WHAT IS ASKED —
For each line that holds "continues", copy the line out.

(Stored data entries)
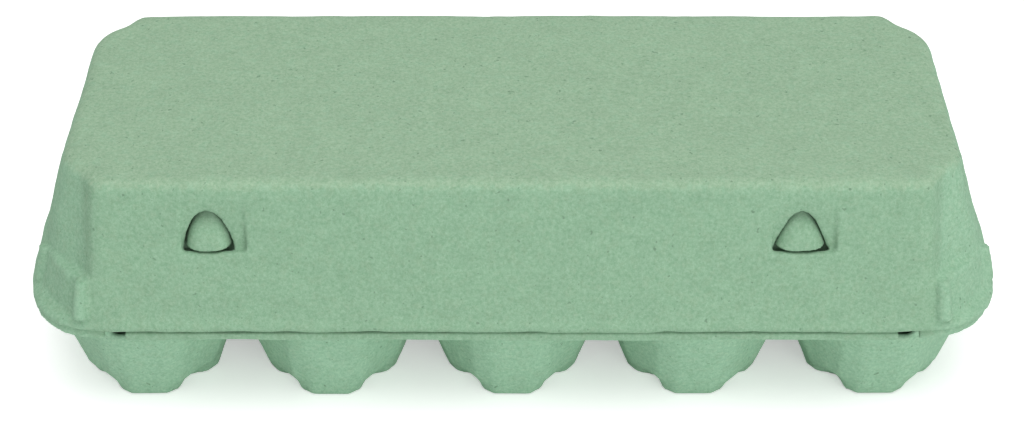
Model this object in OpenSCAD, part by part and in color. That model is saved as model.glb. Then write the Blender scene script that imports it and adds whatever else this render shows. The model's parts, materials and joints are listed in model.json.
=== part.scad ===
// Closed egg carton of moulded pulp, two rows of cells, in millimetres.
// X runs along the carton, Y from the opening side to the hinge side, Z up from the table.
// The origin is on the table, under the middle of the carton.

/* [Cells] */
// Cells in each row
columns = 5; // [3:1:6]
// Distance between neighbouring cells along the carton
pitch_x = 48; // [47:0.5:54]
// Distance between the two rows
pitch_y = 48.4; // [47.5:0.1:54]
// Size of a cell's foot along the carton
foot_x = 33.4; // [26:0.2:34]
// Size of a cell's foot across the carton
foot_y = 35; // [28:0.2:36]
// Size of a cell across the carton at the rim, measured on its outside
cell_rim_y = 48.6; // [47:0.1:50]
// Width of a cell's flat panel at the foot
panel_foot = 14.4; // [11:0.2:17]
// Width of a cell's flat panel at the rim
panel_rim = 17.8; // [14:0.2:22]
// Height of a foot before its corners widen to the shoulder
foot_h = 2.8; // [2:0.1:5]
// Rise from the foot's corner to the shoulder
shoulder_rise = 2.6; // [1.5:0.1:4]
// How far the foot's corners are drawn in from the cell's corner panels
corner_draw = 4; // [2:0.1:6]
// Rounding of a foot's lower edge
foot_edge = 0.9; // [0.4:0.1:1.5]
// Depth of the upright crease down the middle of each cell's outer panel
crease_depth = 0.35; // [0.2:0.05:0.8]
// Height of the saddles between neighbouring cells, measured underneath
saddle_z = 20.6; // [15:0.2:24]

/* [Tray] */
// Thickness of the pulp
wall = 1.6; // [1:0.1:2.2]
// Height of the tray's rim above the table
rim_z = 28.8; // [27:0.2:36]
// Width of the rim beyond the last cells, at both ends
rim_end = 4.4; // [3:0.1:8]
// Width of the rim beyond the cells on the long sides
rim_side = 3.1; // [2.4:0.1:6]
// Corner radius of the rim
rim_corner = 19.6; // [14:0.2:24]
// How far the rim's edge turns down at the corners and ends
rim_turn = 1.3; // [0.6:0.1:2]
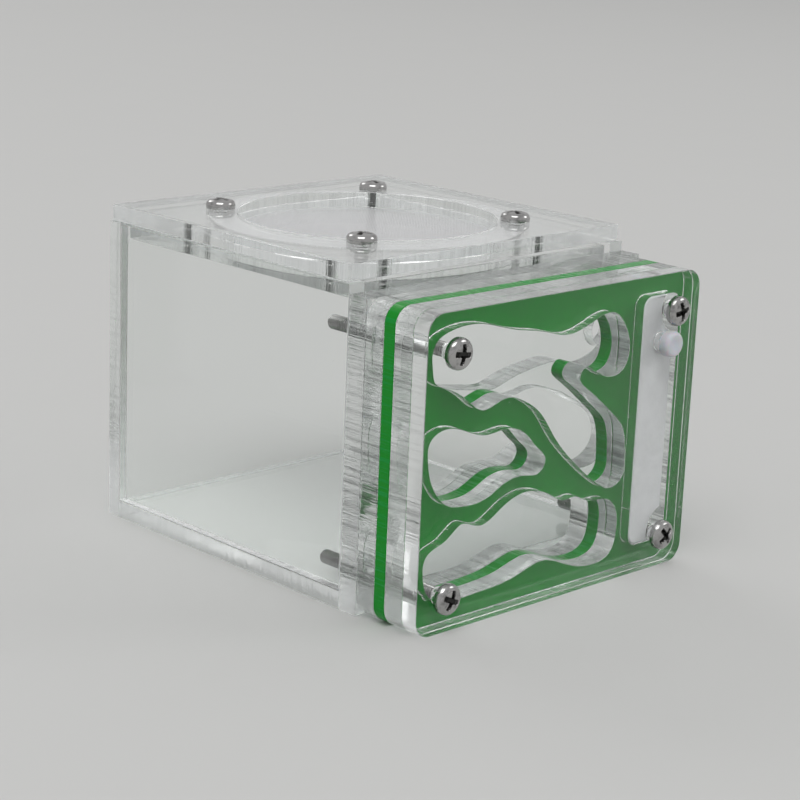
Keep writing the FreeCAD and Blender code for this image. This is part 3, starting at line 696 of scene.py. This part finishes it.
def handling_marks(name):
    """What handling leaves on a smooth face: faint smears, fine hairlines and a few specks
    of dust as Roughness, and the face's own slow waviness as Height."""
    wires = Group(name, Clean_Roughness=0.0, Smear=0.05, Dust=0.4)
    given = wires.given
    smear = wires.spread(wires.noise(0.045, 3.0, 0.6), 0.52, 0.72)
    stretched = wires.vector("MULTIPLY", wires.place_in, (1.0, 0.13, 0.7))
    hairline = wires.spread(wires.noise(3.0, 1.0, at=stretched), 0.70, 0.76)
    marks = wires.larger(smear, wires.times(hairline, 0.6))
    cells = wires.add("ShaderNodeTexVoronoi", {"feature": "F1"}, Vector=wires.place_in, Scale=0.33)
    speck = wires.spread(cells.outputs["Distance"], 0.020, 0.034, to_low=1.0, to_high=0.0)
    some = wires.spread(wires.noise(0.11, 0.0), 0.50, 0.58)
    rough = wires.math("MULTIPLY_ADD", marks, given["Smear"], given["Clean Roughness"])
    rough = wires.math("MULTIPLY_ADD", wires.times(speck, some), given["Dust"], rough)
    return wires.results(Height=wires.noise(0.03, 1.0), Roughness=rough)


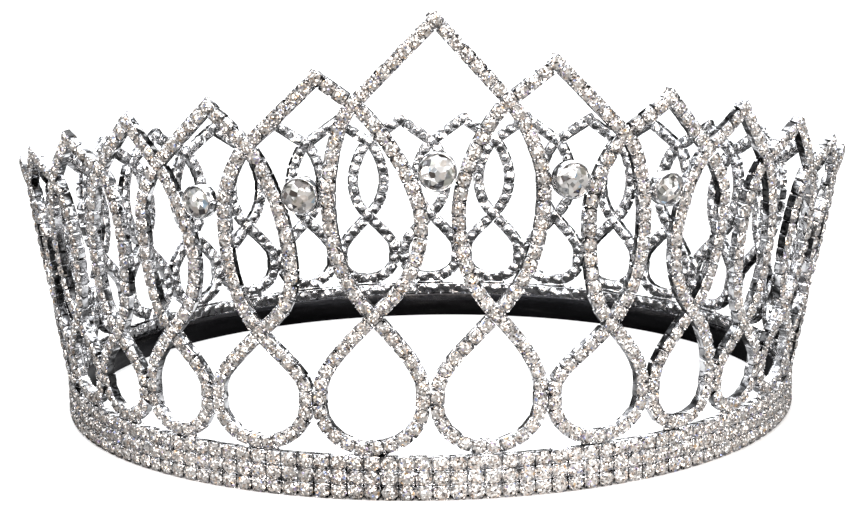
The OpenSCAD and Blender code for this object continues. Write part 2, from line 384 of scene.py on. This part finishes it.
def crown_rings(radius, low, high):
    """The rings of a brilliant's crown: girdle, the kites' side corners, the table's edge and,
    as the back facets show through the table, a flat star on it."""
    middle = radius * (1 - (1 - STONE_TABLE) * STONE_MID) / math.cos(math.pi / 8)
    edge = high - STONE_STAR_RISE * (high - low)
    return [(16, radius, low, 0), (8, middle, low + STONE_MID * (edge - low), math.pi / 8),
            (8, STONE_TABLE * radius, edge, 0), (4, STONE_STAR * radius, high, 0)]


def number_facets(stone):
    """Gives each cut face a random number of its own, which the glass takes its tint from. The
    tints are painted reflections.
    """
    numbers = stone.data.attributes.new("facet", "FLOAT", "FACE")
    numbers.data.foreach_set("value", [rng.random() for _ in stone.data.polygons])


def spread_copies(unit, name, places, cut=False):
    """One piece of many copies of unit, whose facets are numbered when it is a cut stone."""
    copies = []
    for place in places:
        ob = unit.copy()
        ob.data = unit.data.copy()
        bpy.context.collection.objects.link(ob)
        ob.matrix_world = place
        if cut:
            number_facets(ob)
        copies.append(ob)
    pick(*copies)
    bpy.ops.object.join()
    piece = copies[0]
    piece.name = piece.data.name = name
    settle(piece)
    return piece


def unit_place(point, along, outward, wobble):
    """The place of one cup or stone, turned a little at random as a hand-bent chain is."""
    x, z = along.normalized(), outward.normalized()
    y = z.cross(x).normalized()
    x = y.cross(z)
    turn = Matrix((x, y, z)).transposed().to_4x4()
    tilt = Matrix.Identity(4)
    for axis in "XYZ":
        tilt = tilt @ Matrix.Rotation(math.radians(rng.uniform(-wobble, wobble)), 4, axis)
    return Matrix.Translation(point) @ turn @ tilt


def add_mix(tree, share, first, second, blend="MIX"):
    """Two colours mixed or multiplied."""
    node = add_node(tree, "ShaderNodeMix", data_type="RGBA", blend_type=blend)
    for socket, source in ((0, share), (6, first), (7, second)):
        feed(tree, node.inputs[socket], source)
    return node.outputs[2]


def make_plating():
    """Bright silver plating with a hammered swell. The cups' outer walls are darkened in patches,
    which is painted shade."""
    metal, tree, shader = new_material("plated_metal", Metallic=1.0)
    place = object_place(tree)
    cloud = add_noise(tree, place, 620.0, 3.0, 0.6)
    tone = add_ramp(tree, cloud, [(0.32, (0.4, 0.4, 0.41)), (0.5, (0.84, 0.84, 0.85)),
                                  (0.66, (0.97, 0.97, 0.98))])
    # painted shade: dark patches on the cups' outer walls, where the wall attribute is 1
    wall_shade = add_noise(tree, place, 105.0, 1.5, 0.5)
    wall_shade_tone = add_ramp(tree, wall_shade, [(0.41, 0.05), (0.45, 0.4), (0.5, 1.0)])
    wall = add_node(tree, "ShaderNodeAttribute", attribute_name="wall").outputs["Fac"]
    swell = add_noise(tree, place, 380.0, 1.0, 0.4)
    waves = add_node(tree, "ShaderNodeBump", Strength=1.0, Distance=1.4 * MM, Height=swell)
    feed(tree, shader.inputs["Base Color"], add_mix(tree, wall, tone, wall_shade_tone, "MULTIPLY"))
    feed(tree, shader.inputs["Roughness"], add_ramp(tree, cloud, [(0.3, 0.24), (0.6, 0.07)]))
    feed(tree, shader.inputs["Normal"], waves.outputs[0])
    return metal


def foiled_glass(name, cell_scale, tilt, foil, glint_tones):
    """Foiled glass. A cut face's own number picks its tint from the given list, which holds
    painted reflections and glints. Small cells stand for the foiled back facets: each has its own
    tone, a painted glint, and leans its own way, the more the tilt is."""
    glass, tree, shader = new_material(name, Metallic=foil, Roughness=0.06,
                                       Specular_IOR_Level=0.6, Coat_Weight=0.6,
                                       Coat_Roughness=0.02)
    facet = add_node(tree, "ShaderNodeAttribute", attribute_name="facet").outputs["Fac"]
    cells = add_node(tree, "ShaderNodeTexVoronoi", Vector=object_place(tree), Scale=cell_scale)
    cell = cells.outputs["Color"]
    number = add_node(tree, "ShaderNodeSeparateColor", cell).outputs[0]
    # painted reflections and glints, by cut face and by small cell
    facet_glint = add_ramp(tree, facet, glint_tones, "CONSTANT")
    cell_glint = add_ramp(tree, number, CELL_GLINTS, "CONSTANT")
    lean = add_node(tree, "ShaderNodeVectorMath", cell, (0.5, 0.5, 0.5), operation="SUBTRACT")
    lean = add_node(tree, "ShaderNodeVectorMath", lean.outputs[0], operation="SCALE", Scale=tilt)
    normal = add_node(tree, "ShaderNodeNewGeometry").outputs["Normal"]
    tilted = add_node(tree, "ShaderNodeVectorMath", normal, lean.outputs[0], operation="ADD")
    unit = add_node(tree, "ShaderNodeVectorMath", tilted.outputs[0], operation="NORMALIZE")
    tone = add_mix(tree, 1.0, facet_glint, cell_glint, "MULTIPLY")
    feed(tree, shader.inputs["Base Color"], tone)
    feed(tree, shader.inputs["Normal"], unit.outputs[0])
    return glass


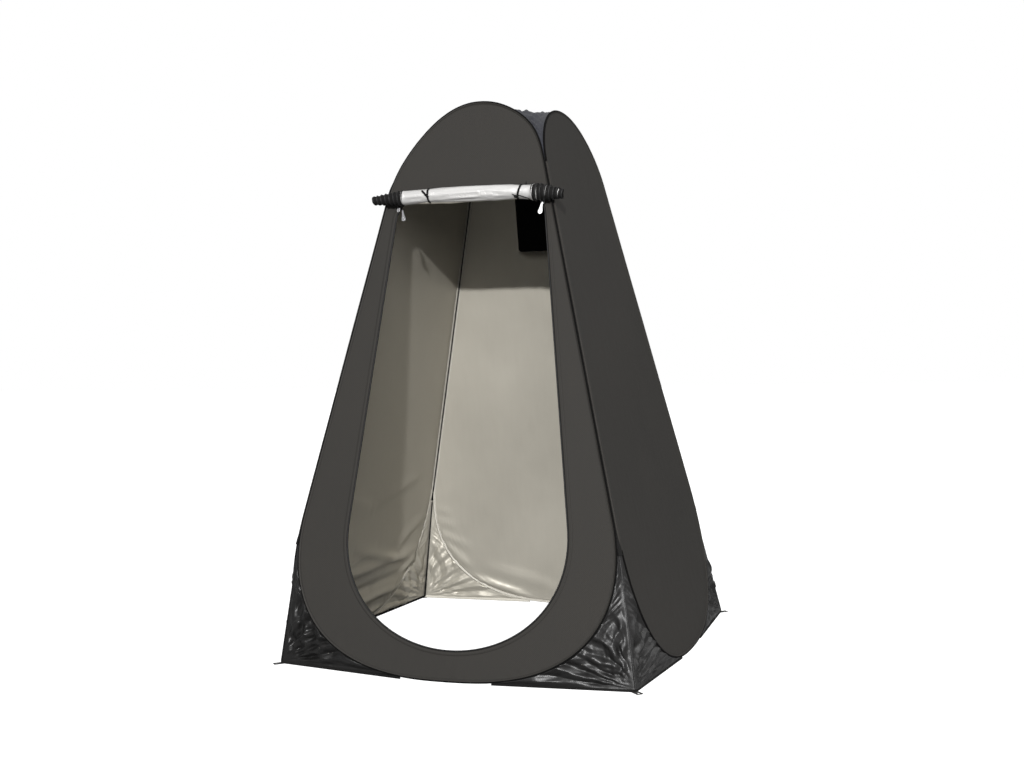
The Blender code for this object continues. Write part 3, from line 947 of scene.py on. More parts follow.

ANSWER TO THIS EXERCISE —
The OpenSCAD and Blender code for this object continues. Write part 2, from line 384 of scene.py on. This part finishes it.
The Blender code for this object continues. Write part 3, from line 947 of scene.py on. More parts follow.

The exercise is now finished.